Overall, the combinations of these dimensions and metrics produce tables that don’t make sense with regard to the way GA defines and processes data.
Custom Dimensions and Metrics
Scope is extremely important to keep in mind when setting up custom dimensions and custom metrics. You get the opportunity to decide how to scope these dimensions and metrics.
Base your decision on both the data you expect it to collect and how you ultimately want to report on this data. Does this information relate to just the current hit, does it give us more information about the browsing session, or does it tell us something about that user that we want to remember forever?
Amanda discusses the set-up and use of custom dimensions in this post and Dorcas explains how to report on custom dimensions here.
There Are Exceptions
As I’ve said, combining dimensions and metrics across scope can be extremely misleading. This can create reports that either make no sense at all or, at the very least, mean something different from what you would expect. But sometimes, you do get the report you were expecting.

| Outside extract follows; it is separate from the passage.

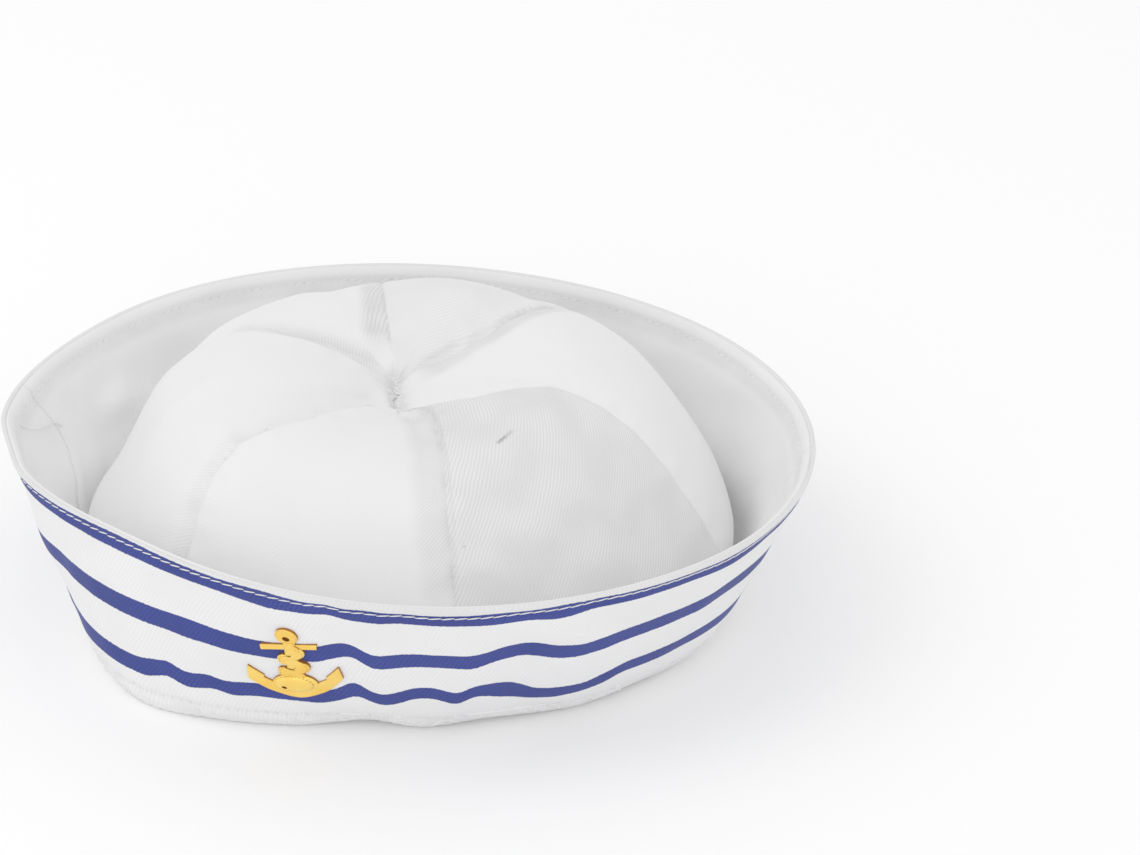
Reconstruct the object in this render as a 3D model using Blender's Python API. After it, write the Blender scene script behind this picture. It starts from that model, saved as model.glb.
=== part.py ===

For example, if you create a custom report that combines the hit-level dimension Page with the user-level metric Users, you would expect to get a table that shows you how many users visited each page of your site. If you remember from earlier, hits do contain user information (the client id), so this actually is exactly the report that you would get in this case.
The lesson: don’t combine across scope when you’re reporting – and if you are going to combine across scope, think about the data! Look at your results and cross-reference them with other data in GA to be sure the table is showing you what you actually want to see. Keep in mind how GA is processing the data – a client ID is associated with every hit but a session ID is not. And as a rule, never combine hit- and session-level metrics.